Ainsi, la fourniture de médicaments et de matériel médical doit être rapidement suivie par la mise en service des hôpitaux et des dispensaires. La distribution d'eau doit rapidement laisser place à la remise en état des infrastructures d'approvisionnement en eau. Les distributions générales de nourriture doivent être remplacées par une alimentation complémentaire ciblée et par la création d'emplois, de revenus et le bon fonctionnement des marchés. Aux abris temporaires doit succéder la réparation des logements. Surtout, la dignité et l'autonomie doivent être préservées : il convient de privilégier une main tendue en cas de besoin à une assistance perpétuelle.
Le PNUD se concentre sur deux objectifs : répondre aux besoins essentiels immédiats, tout en se tournant vers l'avenir. Au vu des dégâts considérables causés aux infrastructures, les équipes du PNUD distribuent des matériaux pour les abris, de l'eau potable et des kits solaires à quelque 500 000 personnes. Nous fournissons du travail rémunéré aux personnes pauvres et travaillons avec le secteur privé pour enlever les débris en toute sécurité et recycler ce qui peut l'être. Nous fournissons des équipements et des conseils d’expert aux travailleurs qui manipulent sans protection adéquate des matériaux dangereux tels que l’amiante. Nous fournissons des abris temporaires, évaluons les dommages aux habitations et travaillons avec les artisans locaux pour effectuer les réparations.

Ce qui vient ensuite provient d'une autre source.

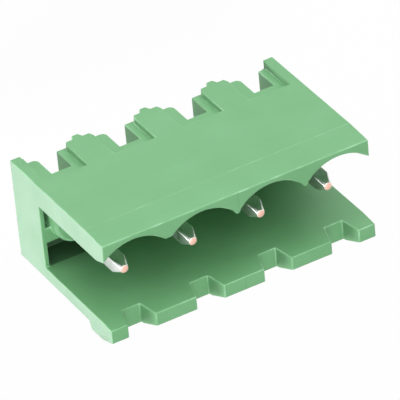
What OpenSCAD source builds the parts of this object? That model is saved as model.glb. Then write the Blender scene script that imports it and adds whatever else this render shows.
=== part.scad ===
// Header of a pluggable terminal block: an open-ended, board-mounted strip.
// One moulded housing holds a row of square contact pins. The plug comes down
// along -Z between the key wall (+Y) and the latch wall (-Y).
// Origin: middle of the row, on the contact axes, at the board's surface (z = 0).

/* [Row] */
// Number of contacts in the row
positions = 4; // [2:1:12]
// Distance from one contact to the next
pitch = 5.08; // [5:0.01:6.35]
// Axis of the last contact to the open end of the housing
end_margin = 2.28; // [2.25:0.01:3]

/* [Housing] */
// Board surface to the mating edge
height = 12; // [11:0.1:15]
// Board surface to the floor of the plug cavity
floor_top = 3.45; // [3.4:0.05:4.2]
// Contact axis to the outside of the key wall
key_face = 3.75; // [3.6:0.05:4.2]
// Thickness of the key wall at its ridges
key_wall = 1.75; // [1.5:0.05:1.9]
// Contact axis to the outside of the latch wall
latch_face = 3.7; // [3.6:0.05:4.2]
// Thickness of the latch wall
latch_wall = 0.86; // [0.7:0.02:1.1]

/* [Key wall] */
// Radius of the channel that runs down the key wall at each contact
channel_r = 2.95; // [2.7:0.05:3.1]
// Length of the lead-in at the mating edge of the key wall
key_lead_h = 1.05; // [0.5:0.05:2]
// Depth of that lead-in
key_lead = 0.32; // [0.1:0.02:0.4]
// Length of the outer face that slopes in at the mating edge
slope_h = 2.2; // [1:0.1:4]
// How far the outer face slopes in
slope = 0.13; // [0.05:0.01:0.3]
// Radius of the beads on the inner ridges, past the first, at the mating edge
bead_r = 0.2; // [0.1:0.05:0.25]
// How far those beads stand out of the lead-in
bead_out = 0.27; // [0.1:0.01:0.3]

/* [Latch wall] */
// Length of the lead-in at the mating edge of the latch wall
latch_lead_h = 1.4; // [0.5:0.1:2.5]
// Depth of that lead-in
latch_lead = 0.12; // [0.04:0.02:0.2]
// Height of the latch rail, measured down from the mating edge
rail_h = 2.96; // [2:0.02:4]
// How far the rail stands out of the latch wall
rail_out = 0.64; // [0.4:0.02:1]
// How far the rail's lower face leans towards the mating edge
rail_lean = 0.12; // [0:0.02:0.3]
// Radius of the rail's lower edge
rail_r = 0.25; // [0.1:0.05:0.35]
// Length of the ramp at the rail's upper edge
ramp_h = 1.25; // [0.5:0.05:1.6]
// Depth of that ramp
ramp = 0.38; // [0.1:0.02:0.4]
// Width of each latch notch at its root
notch_root = 1.34; // [1:0.02:2]
// Width of each latch notch at the mating edge
notch_mouth = 2.06; // [2:0.02:3]
// Depth of the latch notches
notch_depth = 1.48; // [0.8:0.02:2.4]

/* [Floor] */
// Width of the boss around each contact
boss_w = 3.2; // [2.6:0.1:3.4]
// Contact axis to the centre of the boss's round side
boss_shift = 0.45; // [0.2:0.05:0.7]
// Height of the boss above the cavity floor
boss_h = 0.85; // [0.4:0.05:1.5]
// Bevel around the top of the boss
boss_bevel = 0.15; // [0.05:0.05:0.3]
// Width of the pockets beside each boss
pocket_w = 3.88; // [3.6:0.02:4.2]
// Depth of those pockets below the cavity floor
pocket_depth = 2; // [0.4:0.05:2.6]
// Width of the web that joins the boss to the floor on each side
web = 1.13; // [0.8:0.01:1.4]
// Contact axis to the edge of the web on the key side
web_edge = 0.12; // [0:0.02:0.3]
// Contact axis to the end of the pocket on the key side
pocket_end = 1.55; // [1.2:0.05:1.8]

/* [Board side] */
// Gap between the housing's underside and the board
standoff = 0.38; // [0.2:0.02:0.6]
// Width of the foot at each end of the housing
end_foot = 0.72; // [0.5:0.02:0.75]
// Width of the feet between contacts, on the board
foot = 0.44; // [0.3:0.02:0.6]
// Width of those feet where they meet the underside
foot_root = 0.8; // [0.7:0.02:1]
// Width of the relief in the key wall's outer face at each contact
relief_w = 3.02; // [2.6:0.02:3.1]
// Height of that relief above the board
relief_h = 3.49; // [2.8:0.01:4.5]
// Depth of that relief
relief_depth = 0.43; // [0.2:0.01:0.8]
// Width of the bevel at the lower corners of the key wall between two reliefs
land_bevel = 0.15; // [0.05:0.01:0.3]
// Height of that bevel
land_bevel_h = 0.4; // [0.1:0.05:1]
// Width of the slot that bares each contact below the floor
slot_w = 1.46; // [1.4:0.02:1.7]
// How far the slot lies off the contact axis
slot_shift = 0.19; // [0.05:0.01:0.2]
// Height of the slot above the board
slot_h = 2.4; // [1.6:0.05:2.45]
// Gap behind the contact in its slot
slot_gap = 0.2; // [0.1:0.05:0.5]
// Radius of the rounded mouth of the slot
slot_r = 0.4; // [0.1:0.05:0.4]

/* [Contacts] */
// Side of the square contact pins
pin = 1; // [0.9:0.01:1.1]
// Clearance between a pin and its hole, on each side
pin_fit = 0.01; // [0:0.01:0.05]
// Mating edge down to the tip of a pin
tip_depth = 1.7; // [1:0.05:3]
// Length of a pin's tapered tip
tip_h = 0.82; // [0.4:0.02:1.5]
// Width of the flat at the end of the tip
tip_flat = 0.54; // [0.3:0.02:0.7]
// Bevel on the long edges of a pin
pin_bevel = 0.05; // [0.02:0.01:0.1]
// Length of the solder tail below the board's upper surface
tail = 3.5; // [2.4:0.1:5]
// Length of the point at the end of the tail
tail_point = 0.7; // [0.3:0.05:1]
// Width of the flat at the end of the tail
tail_flat = 0.6; // [0.3:0.02:0.7]

/* [Hidden] */
function pin_name(n) = str("pin_", n);

green = [0.36, 0.68, 0.42];
tin = [0.72, 0.73, 0.72];
round_fn = 96;
corner_steps = 6;
over = 1; // how far a cutting tool runs past the face that it cuts

row = (positions - 1) * pitch;
width = row + 2 * end_margin;
key_inner = key_face - key_wall;
latch_inner = -latch_face + latch_wall;
tip_top = height - tip_depth;

// X of contact n, counted from 1
function pin_x(n) = (n - 1) * pitch - row / 2;

// Points on an arc around c, from angle a to angle b
function arc(c, r, a, b) =
    [for (i = [0 : corner_steps]) let (t = a + (b - a) * i / corner_steps) c + r * [cos(t), sin(t)]];

// Extrudes a Y-Z outline along X, centred on the row
module along_x(length) {
    rotate([90, 0, 90]) linear_extrude(length, center = true) children();
}

// Extrudes an X-Z outline along Y, from y0 to y1
module along_y(y0, y1) {
    translate([0, y1, 0]) rotate([90, 0, 0]) linear_extrude(y1 - y0) children();
}

module at_contacts() {
    for (n = [1 : positions]) translate([pin_x(n), 0, 0]) children();
}

// Places children midway between two contacts, from the gap after contact first
module between_contacts(first = 1) {
    if (positions > first)
        for (n = [first : positions - 1]) translate([pin_x(n) + pitch / 2, 0, 0]) children();
}

// Section of the housing: floor, key wall, latch wall and its rail
module housing_section() {
    rail_face = -latch_face - rail_out;
    rail_low = height - rail_h;
    polygon(concat(
        [
            [-latch_face, 0],
            [key_face, 0],
            [key_face, height - slope_h],
            [key_face - slope, height],
            [key_inner + key_lead, height],
            [key_inner, height - key_lead_h],
            [key_inner, floor_top],
            [latch_inner, floor_top],
            [latch_inner, height - latch_lead_h],
            [latch_inner - latch_lead, height],
            [rail_face + ramp, height],
            [rail_face, height - ramp_h],
        ],
        arc([rail_face + rail_r, rail_low + rail_lean + rail_r], rail_r, 180, 270),
        [[-latch_face, rail_low]]
    ));
}

// Round channel in the key wall at one contact, flared at the mating edge
module key_channel() {
    flare = key_lead * over / key_lead_h;
    difference() {
        union() {
            translate([0, 0, floor_top]) cylinder(h = height - floor_top, r = channel_r, $fn = round_fn);
            translate([0, 0, height - key_lead_h])
                cylinder(h = key_lead_h + over, r1 = channel_r, r2 = channel_r + key_lead + flare, $fn = round_fn);
        }
        translate([-channel_r - over, -channel_r - over, 0])
            cube([2 * (channel_r + over), channel_r + over, height + 2 * over]);
    }
}

// Upright bead on the lead-in of one ridge
module ridge_bead() {
    translate([0, key_inner + key_lead - bead_out + bead_r, height - key_lead_h])
        cylinder(h = key_lead_h, r = bead_r, $fn = round_fn);
}

// Notch through the latch wall and rail, wider at the mating edge
module latch_notch() {
    spread = (notch_mouth - notch_root) / 2;
    past = spread * over / notch_depth;
    along_y(-latch_face - rail_out - over, latch_inner + over)
        polygon([
            [-notch_root / 2, height - notch_depth],
            [notch_root / 2, height - notch_depth],
            [notch_mouth / 2 + past, height + over],
            [-notch_mouth / 2 - past, height + over],
        ]);
}

// Solid of the boss around one contact: round towards the latch wall, square
// towards the key wall, standing on the pocket floor
module boss() {
    r = boss_w / 2;
    base = floor_top - pocket_depth;
    shoulder = floor_top + boss_h - boss_bevel;
    translate([0, boss_shift, base]) cylinder(h = shoulder - base, r = r, $fn = round_fn);
    translate([0, boss_shift, shoulder]) cylinder(h = boss_bevel, r1 = r, r2 = r - boss_bevel, $fn = round_fn);
    along_y(boss_shift, (channel_r + key_face - relief_depth) / 2)
        polygon([
            [-r, base],
            [r, base],
            [r, shoulder],
            [r - boss_bevel, shoulder + boss_bevel],
            [boss_bevel - r, shoulder + boss_bevel],
            [-r, shoulder],
        ]);
}

// The two pockets of one contact, one on each side of the web
module pockets() {
    for (span = [[latch_inner, web_edge - web], [web_edge, pocket_end]])
        translate([-pocket_w / 2, span[0], floor_top - pocket_depth])
            cube([pocket_w, span[1] - span[0], pocket_depth + over]);
}

// Feet that stand on the board: one between each two contacts, and one at each end
module feet() {
    depth = latch_face + key_face + 4 * over;
    between_contacts()
        along_y(-latch_face - 2 * over, key_face + 2 * over)
            polygon([
                [-foot / 2, -2 * over],
                [foot / 2, -2 * over],
                [foot / 2, 0],
                [foot_root / 2, standoff],
                [foot_root / 2, standoff + over],
                [-foot_root / 2, standoff + over],
                [-foot_root / 2, standoff],
                [-foot / 2, 0],
            ]);
    for (side = [-1, 1])
        translate([side * width / 2 - end_foot, -latch_face - 2 * over, -2 * over])
            cube([2 * end_foot, depth, standoff + 3 * over]);
}

// Recess that lifts the housing off the board, all around the feet
module underside_recess() {
    difference() {
        translate([-width / 2 - over, -latch_face - over, -over])
            cube([width + 2 * over, latch_face + key_face + 2 * over, standoff + over]);
        feet();
    }
}

// Slot that bares the contact below the floor, open to the key side
module solder_slot() {
    left = slot_shift - slot_w / 2;
    right = slot_shift + slot_w / 2;
    along_y(-pin / 2 - slot_gap, key_face + over)
        polygon(concat(
            [
                [left - slot_r, -over],
                [right, -over],
                [right, slot_h],
                [left, slot_h],
            ],
            arc([left - slot_r, standoff + slot_r], slot_r, 0, -90)
        ));
}

// Relief in the outer face of the key wall at one contact
module relief() {
    translate([-relief_w / 2, key_face - relief_depth, -over])
        cube([relief_w, relief_depth + over, relief_h + over]);
}

// Bevels on the lower corners of the key wall between two reliefs
module land_bevels() {
    half = (pitch - relief_w) / 2;
    for (side = [-1, 1])
        along_y(key_face - relief_depth, key_face + over)
            polygon([
                [side * half, standoff + land_bevel_h],
                [side * (half - land_bevel), standoff],
                [side * half, standoff],
            ]);
}

// Square hole for one contact
module pin_hole() {
    side = pin + 2 * pin_fit;
    translate([-side / 2, -side / 2, -over]) cube([side, side, height]);
}

// Moulded housing, in one piece
module housing() {
    color(green)
        difference() {
            union() {
                difference() {
                    along_x(width) housing_section();
                    at_contacts() key_channel();
                    at_contacts() latch_notch();
                    at_contacts() pockets();
                    underside_recess();
                }
                at_contacts() boss();
                between_contacts(first = 2) ridge_bead();
            }
            at_contacts() relief();
            between_contacts() land_bevels();
            at_contacts() solder_slot();
            at_contacts() pin_hole();
        }
}

// Outline of a pin, body wide, tapered to the tip and to the tail's end
module pin_outline(body, tip, end) {
    polygon([
        [-end / 2, -tail],
        [end / 2, -tail],
        [body / 2, tail_point - tail],
        [body / 2, tip_top - tip_h],
        [tip / 2, tip_top],
        [-tip / 2, tip_top],
        [-body / 2, tip_top - tip_h],
        [-body / 2, tail_point - tail],
    ]);
}

// Square contact pin with bevelled edges, its two ends eight-sided
module contact_pin(n) {
    diagonal = sqrt(2) * (pin - pin_bevel);
    color(tin) translate([pin_x(n), 0, 0])
        intersection_for(turn = [0, 45, 90, 135])
            rotate([0, 0, turn])
                along_y(-pin, pin)
                    pin_outline(turn % 90 == 0 ? pin : diagonal, tip_flat, tail_flat);
}

housing();
for (n = [1 : positions])
    contact_pin(n);
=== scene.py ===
import math

import bmesh
import bpy
from mathutils import Matrix, Vector


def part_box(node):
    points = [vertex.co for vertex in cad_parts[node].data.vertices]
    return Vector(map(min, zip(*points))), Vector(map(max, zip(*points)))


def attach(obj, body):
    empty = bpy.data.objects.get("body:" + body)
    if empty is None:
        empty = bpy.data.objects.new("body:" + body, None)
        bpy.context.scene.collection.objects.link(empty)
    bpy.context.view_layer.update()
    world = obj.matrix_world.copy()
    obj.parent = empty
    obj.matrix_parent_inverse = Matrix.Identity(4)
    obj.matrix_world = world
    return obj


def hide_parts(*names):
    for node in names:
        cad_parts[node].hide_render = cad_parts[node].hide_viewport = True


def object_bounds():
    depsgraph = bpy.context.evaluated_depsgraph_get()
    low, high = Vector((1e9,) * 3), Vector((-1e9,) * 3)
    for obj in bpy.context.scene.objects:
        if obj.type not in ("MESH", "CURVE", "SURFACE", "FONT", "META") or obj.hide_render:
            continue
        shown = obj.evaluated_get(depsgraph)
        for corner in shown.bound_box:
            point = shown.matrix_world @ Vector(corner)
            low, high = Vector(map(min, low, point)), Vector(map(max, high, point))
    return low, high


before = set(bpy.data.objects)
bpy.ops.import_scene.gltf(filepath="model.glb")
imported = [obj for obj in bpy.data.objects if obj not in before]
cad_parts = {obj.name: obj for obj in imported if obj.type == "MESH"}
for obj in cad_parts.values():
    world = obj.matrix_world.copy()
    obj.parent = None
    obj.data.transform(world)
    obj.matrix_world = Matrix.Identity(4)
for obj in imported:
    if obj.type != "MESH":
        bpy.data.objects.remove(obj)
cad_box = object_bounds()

MM = 0.001

# ---------------------------------------------------------------- housing
# The green base strip: one injection moulding in polyamide, open at both ends.
# Its outer faces come off a finely eroded mould, so they are satin, and its
# edges carry the small radius that a moulding has.

HOUSING_EDGE = 0.07 * MM
EDGE_ANGLE = math.radians(24)
COPLANAR = math.radians(0.6)
WELD = 0.002 * MM
ROUNDED = "rounded"

GREEN = (0.122, 0.335, 0.140)
GREEN_PALE = (0.147, 0.375, 0.170)
# Painted sheen for the end faces.
PAINTED_END_SHEEN = (0.37, 0.56, 0.41)
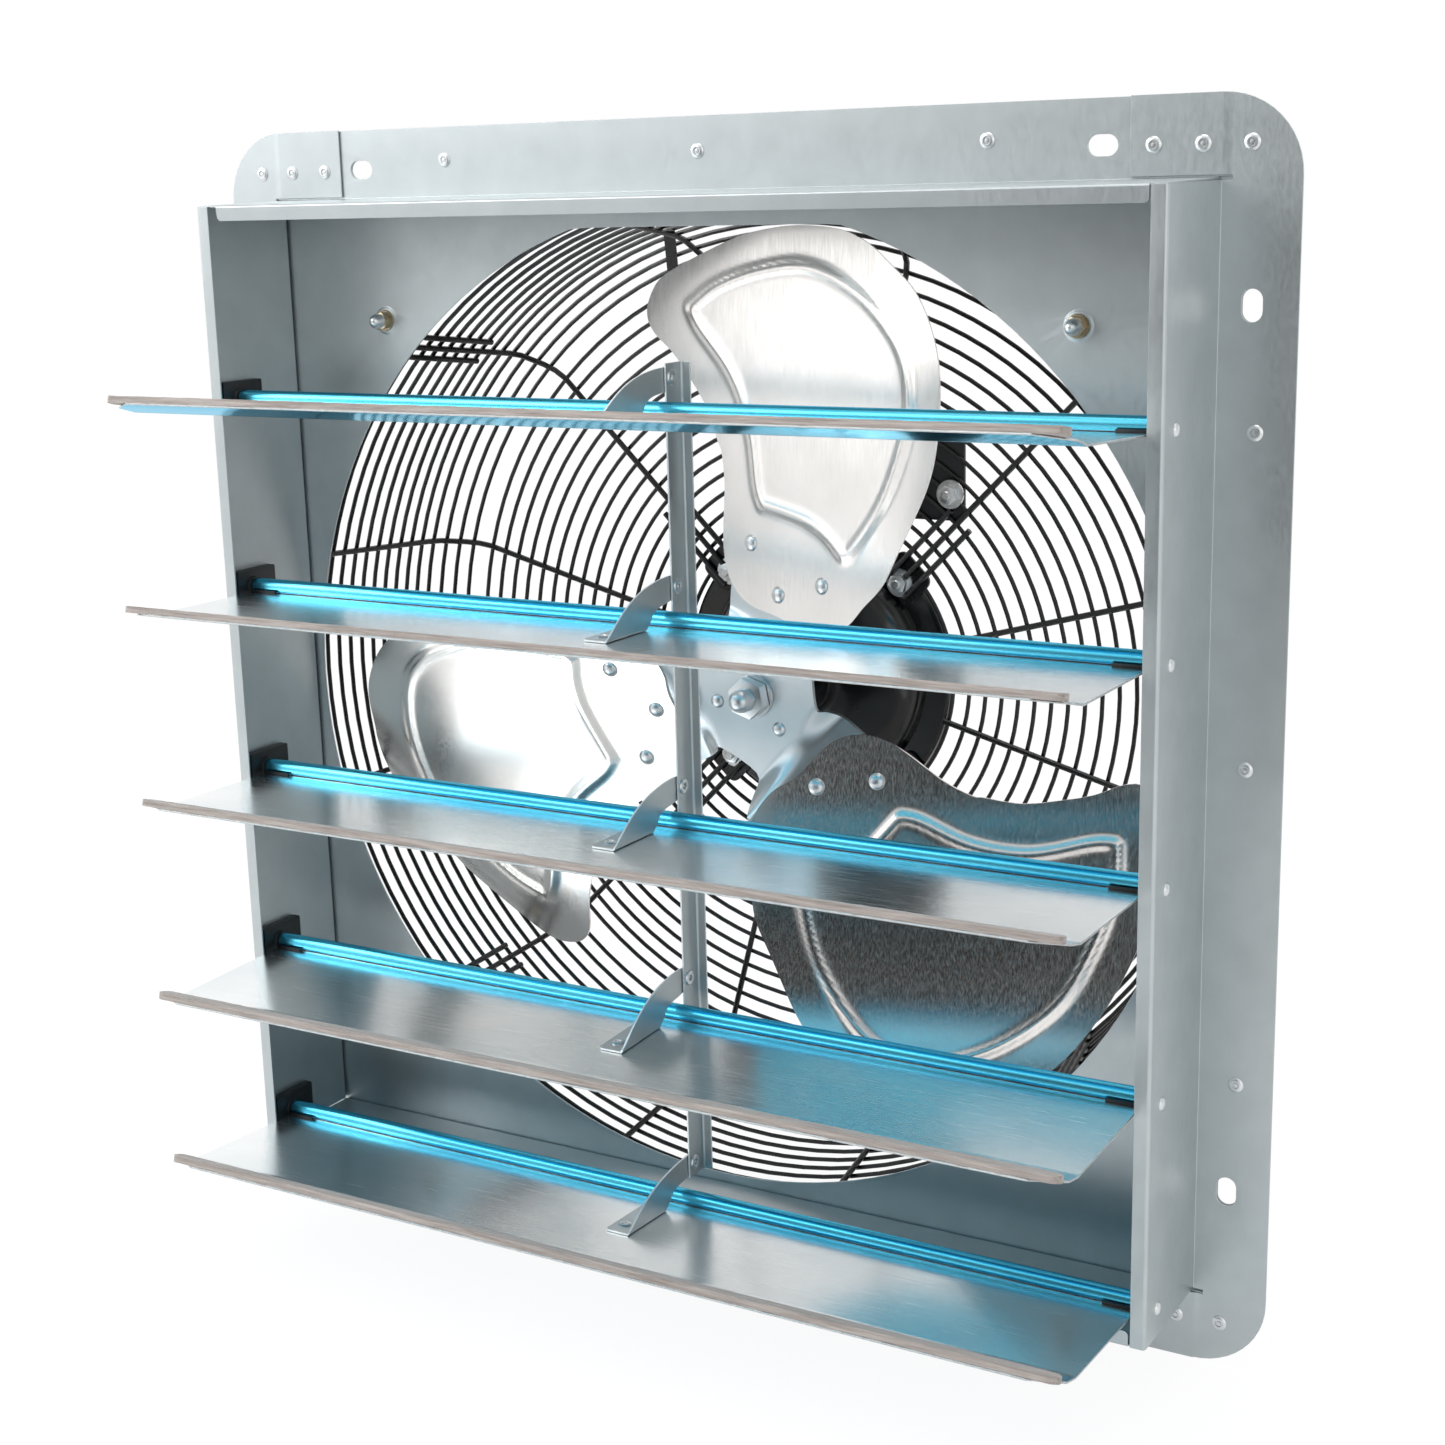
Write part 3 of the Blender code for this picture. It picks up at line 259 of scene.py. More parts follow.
felt, tree, shader = new_finish("grey pressed felt", "#958c88", 0.0, 0.95, Sheen_Weight=0.3,
                                Sheen_Roughness=0.5)
fibres = grain(tree, 1.6, stretch=(25, 1, 1), detail=4, roughness=0.7)
vary(shader, "Base Color", tint(tree, fibres, "#7b726d", "#aea6a1"))
bump(tree, shader, fibres, 0.35)
print(len(bpy.data.materials), "materials in the file")

# %% [markdown]
# ## Helpers for shapes
# Most parts start as a flat outline or a turned profile. These few functions put a finished
# bmesh into the scene, cut flat sheet from an outline, fold it, and spin round fixings.
# Sheet keeps its face side as one layer; a Solidify modifier gives it its thickness, a small
# Bevel breaks its cut edges, and Weighted Normal keeps its flats flat to the eye.

# %% Shape helpers
forward, backward = (0, -1, 0), (0, 1, 0)
round_signs = ((-1, -1), (1, -1), (1, 1), (-1, 1))
sides = (("left", -1), ("right", 1))


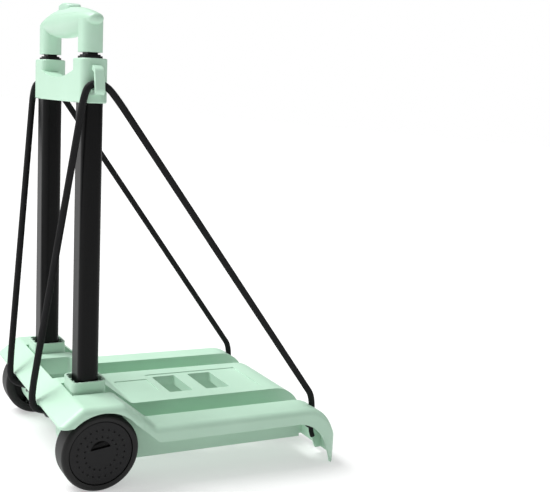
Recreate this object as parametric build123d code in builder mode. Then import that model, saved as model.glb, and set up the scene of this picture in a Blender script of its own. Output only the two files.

Mais nous créons également les conditions pour le plus long terme, en relançant les petites entreprises, en réparant les infrastructures vitales des services publics et en formant les jeunes afin qu'ils trouvent un emploi et participent ainsi à l'énorme travail de reconstruction qui sera nécessaire.
L'autre chose que j'ai remarquée en me promenant à Sagaing et à Mandalay, ce sont les anciennes pagodes et statues de Bouddha, immenses et dorées, qui sont aujourd'hui en ruines. Il n'y a pas si longtemps, elles étaient grandioses et apparemment éloignées du chaos qui engloutissait le pays. Elles symbolisaient le détachement et la compassion. L'un des principes fondamentaux du bouddhisme est l’inévitable lien de la vie avec la souffrance (Dukkha). Mais combien de temps encore la population du Myanmar peut-elle souffrir ? Et à quel point ceux qui souffrent peuvent-ils encore dépendre de la compassion des gens ordinaires et des premiers intervenants qui font de leur mieux pour soulager la souffrance ?
Tout comme les pagodes et les statues, la résilience du peuple du Myanmar ne peut être présumée ou acquise. La population a désespérément besoin de l'aide de la communauté internationale pour faire face à l'accumulation des crises. Les caméras qui sont actuellement braquées sur le Myanmar s'en détourneront bientôt. Mais il faut espérer que la crise au Myanmar ne restera pas négligée.
La communauté internationale doit s'unir pour reconnaître la détermination et le courage du Myanmar et de son peuple, et pour lui imaginer un avenir meilleur. Nous pouvons au moins essayer de faire en sorte qu'en cas de nouvelle catastrophe, le choc ne soit pas aussi violent.
Le long chemin vers le relèvement nécessitera un effort concerté pour reconstruire les infrastructures, rétablir les moyens de subsistance et répondre aux nombreux besoins des personnes vulnérables. L'attention et l'engagement soutenu du monde entier seront essentiels pour aider le peuple du Myanmar à surmonter ce chapitre bouleversant.
La réponse du PNUD au tremblement de terre au Myanmar, ainsi que son travail dans d'autres contextes de crise, est rendue possible grâce au soutien de ses principaux partenaires financiers.